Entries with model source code

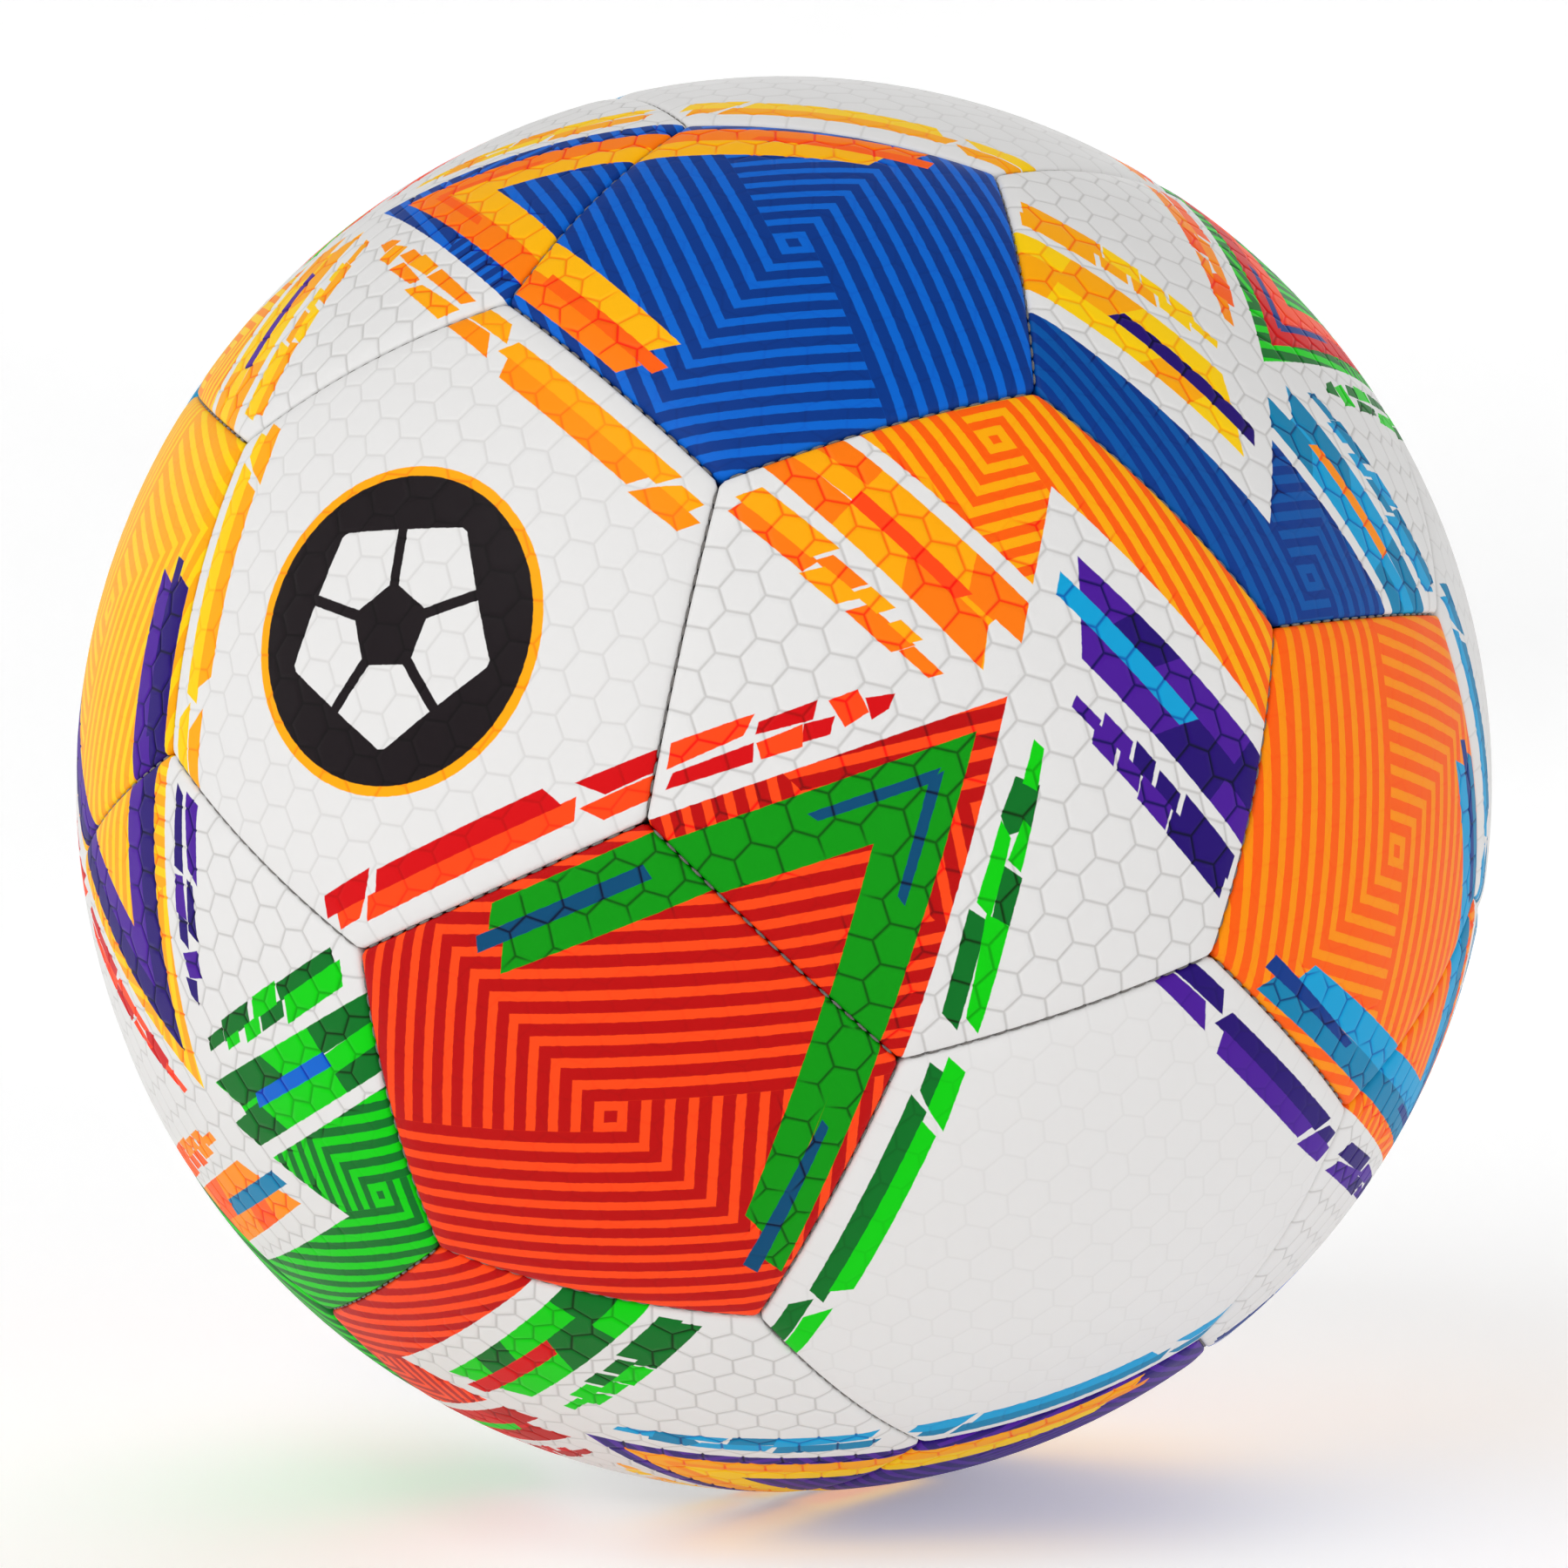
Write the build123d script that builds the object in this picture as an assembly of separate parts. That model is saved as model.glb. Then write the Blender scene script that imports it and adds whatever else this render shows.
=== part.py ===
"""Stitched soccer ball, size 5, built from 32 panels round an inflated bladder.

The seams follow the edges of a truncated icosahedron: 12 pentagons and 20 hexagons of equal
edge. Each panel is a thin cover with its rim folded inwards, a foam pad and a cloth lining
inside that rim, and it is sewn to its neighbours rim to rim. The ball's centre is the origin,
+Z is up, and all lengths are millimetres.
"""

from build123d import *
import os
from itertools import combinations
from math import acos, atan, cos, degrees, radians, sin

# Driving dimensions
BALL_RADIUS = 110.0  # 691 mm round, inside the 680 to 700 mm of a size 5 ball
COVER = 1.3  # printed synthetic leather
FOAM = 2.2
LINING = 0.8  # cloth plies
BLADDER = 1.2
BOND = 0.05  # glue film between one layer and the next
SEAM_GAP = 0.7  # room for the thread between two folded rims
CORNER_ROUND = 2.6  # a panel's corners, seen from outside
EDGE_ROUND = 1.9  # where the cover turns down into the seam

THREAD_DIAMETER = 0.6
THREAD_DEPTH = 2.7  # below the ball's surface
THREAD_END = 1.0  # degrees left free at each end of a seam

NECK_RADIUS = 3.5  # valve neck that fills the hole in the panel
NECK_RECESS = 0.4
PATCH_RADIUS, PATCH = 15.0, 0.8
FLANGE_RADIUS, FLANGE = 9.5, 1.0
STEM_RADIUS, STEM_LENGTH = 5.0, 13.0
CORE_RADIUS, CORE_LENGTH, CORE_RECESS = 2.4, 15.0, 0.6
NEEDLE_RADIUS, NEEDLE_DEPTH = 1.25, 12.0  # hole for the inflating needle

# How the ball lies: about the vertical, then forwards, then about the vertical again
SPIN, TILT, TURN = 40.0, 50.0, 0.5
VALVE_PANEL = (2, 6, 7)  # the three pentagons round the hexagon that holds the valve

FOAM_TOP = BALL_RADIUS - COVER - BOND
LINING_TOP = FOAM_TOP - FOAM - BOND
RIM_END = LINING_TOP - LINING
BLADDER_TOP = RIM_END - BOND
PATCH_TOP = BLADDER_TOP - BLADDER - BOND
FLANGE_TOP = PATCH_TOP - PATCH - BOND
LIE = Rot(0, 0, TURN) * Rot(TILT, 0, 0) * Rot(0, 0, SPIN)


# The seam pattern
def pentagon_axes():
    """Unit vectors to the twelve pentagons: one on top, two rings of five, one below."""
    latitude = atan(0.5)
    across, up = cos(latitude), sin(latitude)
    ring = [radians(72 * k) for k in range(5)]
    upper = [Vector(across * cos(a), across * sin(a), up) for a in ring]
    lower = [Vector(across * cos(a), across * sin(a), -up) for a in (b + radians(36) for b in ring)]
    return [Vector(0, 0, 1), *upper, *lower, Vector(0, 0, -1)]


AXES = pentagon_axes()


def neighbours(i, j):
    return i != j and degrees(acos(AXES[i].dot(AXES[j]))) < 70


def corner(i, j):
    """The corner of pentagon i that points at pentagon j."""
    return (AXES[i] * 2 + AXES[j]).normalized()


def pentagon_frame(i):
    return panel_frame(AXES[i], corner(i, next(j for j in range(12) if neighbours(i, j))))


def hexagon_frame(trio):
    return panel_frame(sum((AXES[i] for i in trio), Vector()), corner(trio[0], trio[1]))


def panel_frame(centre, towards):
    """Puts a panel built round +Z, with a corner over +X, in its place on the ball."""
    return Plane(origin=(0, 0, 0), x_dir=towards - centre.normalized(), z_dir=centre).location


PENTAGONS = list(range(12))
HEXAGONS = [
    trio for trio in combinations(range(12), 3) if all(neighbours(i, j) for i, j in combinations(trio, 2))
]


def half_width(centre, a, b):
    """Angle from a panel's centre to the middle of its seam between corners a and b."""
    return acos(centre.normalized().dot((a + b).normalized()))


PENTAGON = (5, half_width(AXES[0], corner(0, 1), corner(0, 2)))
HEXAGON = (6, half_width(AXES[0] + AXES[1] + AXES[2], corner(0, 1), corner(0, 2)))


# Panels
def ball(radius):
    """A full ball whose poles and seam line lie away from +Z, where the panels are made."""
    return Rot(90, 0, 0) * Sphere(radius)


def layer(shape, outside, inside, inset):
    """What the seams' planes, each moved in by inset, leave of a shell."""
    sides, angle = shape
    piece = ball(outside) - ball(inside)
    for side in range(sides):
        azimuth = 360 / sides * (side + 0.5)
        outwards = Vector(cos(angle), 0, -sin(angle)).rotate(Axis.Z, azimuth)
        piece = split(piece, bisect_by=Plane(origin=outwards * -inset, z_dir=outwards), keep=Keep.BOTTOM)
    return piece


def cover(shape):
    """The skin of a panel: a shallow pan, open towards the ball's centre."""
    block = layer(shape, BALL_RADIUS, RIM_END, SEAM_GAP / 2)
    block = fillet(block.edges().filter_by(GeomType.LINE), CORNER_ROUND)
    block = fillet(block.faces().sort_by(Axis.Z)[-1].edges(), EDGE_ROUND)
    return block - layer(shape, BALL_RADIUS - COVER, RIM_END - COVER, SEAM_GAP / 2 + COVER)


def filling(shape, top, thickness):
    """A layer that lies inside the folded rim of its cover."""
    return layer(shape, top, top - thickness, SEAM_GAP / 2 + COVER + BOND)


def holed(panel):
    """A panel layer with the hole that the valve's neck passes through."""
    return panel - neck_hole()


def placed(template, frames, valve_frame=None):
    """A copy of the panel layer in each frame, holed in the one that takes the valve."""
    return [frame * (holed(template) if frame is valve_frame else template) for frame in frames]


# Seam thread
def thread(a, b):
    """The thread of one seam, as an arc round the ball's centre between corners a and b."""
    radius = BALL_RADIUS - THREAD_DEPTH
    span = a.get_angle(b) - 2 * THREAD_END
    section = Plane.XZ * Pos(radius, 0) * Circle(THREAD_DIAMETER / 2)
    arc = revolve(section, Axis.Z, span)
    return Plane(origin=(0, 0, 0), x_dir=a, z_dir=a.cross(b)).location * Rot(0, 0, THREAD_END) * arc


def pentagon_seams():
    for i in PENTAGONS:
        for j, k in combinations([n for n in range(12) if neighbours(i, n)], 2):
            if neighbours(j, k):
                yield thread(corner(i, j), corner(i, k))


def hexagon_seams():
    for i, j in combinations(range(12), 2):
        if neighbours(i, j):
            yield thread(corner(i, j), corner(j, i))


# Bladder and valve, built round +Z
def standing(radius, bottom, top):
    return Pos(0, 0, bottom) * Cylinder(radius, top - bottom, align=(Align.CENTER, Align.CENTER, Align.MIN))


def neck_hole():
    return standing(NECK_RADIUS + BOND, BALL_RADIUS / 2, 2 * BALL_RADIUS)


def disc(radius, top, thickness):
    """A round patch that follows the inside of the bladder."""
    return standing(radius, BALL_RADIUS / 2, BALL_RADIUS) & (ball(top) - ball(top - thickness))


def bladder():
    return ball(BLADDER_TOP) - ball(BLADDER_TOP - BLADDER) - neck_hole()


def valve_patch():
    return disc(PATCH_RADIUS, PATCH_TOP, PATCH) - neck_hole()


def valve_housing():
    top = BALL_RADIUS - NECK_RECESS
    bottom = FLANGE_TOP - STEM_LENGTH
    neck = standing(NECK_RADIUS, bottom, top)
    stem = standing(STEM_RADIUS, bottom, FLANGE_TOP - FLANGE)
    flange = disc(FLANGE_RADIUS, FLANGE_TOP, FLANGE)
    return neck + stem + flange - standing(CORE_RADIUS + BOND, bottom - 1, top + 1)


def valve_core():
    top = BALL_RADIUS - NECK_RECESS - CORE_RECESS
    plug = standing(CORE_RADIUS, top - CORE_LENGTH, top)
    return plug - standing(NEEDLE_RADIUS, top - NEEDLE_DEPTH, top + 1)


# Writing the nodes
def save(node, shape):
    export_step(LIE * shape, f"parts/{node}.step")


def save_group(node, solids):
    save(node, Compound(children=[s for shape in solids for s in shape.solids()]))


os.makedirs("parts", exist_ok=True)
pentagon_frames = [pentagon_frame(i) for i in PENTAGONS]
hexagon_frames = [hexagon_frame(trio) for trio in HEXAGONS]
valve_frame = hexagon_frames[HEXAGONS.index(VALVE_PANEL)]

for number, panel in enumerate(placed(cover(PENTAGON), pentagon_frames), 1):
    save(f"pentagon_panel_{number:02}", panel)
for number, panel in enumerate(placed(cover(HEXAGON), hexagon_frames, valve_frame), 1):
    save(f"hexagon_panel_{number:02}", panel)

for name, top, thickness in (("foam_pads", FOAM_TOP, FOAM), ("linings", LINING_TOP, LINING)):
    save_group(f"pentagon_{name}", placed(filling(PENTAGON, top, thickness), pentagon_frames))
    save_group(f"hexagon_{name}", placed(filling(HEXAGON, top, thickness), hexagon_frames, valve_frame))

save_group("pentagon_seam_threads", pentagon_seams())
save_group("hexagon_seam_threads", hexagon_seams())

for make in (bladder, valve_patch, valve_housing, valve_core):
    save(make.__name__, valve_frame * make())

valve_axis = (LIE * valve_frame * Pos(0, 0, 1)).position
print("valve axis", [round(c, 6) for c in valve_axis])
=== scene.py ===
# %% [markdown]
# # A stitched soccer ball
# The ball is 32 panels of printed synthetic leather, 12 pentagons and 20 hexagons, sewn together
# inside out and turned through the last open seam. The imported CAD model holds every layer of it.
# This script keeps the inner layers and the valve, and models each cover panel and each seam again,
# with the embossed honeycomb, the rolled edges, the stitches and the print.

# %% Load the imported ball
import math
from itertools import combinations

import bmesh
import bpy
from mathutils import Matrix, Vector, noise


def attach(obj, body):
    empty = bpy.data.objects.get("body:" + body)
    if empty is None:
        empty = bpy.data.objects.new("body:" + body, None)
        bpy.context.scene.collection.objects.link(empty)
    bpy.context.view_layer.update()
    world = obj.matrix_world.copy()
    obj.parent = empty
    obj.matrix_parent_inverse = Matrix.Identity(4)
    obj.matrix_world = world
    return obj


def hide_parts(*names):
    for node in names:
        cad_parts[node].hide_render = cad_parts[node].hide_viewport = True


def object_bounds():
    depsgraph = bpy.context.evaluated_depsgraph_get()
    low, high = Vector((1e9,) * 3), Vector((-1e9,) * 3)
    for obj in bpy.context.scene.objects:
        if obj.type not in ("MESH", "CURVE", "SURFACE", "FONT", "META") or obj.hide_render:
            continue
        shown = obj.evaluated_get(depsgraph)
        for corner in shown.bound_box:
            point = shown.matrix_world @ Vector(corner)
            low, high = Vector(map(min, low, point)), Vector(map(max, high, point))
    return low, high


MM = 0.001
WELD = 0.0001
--
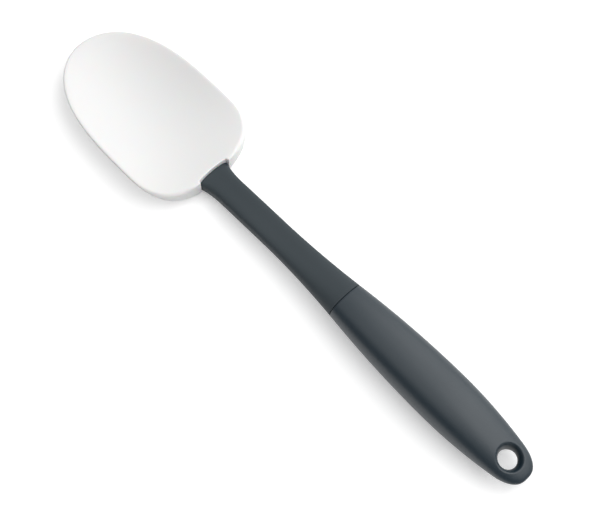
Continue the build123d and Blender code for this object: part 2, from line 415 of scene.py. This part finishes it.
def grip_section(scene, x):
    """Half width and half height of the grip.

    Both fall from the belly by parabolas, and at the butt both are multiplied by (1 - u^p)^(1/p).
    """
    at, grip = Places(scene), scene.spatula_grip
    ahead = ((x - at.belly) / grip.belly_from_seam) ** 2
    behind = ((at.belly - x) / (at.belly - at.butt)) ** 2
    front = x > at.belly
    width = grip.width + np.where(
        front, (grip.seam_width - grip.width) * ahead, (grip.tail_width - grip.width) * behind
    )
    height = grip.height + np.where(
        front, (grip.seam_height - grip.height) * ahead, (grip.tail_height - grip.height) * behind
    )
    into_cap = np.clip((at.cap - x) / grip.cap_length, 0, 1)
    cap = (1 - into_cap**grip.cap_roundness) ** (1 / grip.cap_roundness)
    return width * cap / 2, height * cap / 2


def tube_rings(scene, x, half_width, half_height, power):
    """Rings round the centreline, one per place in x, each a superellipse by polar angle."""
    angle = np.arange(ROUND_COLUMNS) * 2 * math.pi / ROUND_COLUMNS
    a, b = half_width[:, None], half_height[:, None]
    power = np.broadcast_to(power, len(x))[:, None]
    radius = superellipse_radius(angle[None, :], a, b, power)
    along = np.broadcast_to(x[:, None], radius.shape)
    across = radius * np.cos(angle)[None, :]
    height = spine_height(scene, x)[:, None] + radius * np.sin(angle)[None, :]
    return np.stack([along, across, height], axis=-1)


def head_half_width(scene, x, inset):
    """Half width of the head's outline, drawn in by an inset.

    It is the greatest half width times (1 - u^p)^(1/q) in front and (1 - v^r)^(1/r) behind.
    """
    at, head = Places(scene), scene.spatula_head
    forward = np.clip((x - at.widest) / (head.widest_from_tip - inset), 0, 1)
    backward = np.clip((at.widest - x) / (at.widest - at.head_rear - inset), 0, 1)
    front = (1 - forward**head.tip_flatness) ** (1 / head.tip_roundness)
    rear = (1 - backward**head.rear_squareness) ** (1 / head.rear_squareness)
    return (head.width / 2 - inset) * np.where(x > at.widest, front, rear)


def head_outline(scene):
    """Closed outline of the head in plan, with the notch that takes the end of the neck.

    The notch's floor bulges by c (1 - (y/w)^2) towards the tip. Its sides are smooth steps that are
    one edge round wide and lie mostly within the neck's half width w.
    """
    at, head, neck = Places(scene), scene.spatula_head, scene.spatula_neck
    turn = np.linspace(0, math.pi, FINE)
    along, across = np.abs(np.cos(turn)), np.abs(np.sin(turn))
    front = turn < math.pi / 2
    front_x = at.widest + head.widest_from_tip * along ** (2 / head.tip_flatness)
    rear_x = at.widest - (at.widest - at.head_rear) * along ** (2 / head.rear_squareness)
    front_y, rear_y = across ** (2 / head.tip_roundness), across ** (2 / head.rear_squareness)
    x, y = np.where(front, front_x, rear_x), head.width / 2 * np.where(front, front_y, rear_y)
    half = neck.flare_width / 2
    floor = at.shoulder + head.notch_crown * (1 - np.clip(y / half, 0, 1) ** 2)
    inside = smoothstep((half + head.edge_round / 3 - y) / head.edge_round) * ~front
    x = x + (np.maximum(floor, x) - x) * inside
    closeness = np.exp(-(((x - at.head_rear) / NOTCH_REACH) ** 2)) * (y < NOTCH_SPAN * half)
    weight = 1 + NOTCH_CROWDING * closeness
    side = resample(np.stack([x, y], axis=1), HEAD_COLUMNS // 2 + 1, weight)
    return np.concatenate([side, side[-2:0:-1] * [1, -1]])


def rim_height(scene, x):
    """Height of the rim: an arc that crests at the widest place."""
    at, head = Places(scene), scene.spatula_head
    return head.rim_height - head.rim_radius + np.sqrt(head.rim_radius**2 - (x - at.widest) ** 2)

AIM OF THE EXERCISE
Go back over the listing above and copy exactly the lines that begin at the line with "valve_axis = (LIE" and stop after the line with "depsgraph = bpy.context.evaluated_depsgraph_get()"; leave out every other line.

SOLUTION FOR THIS PROBLEM
valve_axis = (LIE * valve_frame * Pos(0, 0, 1)).position
print("valve axis", [round(c, 6) for c in valve_axis])
=== scene.py ===
# %% [markdown]
# # A stitched soccer ball
# The ball is 32 panels of printed synthetic leather, 12 pentagons and 20 hexagons, sewn together
# inside out and turned through the last open seam. The imported CAD model holds every layer of it.
# This script keeps the inner layers and the valve, and models each cover panel and each seam again,
# with the embossed honeycomb, the rolled edges, the stitches and the print.

# %% Load the imported ball
import math
from itertools import combinations

import bmesh
import bpy
from mathutils import Matrix, Vector, noise


def attach(obj, body):
    empty = bpy.data.objects.get("body:" + body)
    if empty is None:
        empty = bpy.data.objects.new("body:" + body, None)
        bpy.context.scene.collection.objects.link(empty)
    bpy.context.view_layer.update()
    world = obj.matrix_world.copy()
    obj.parent = empty
    obj.matrix_parent_inverse = Matrix.Identity(4)
    obj.matrix_world = world
    return obj


def hide_parts(*names):
    for node in names:
        cad_parts[node].hide_render = cad_parts[node].hide_viewport = True


def object_bounds():
    depsgraph = bpy.context.evaluated_depsgraph_get()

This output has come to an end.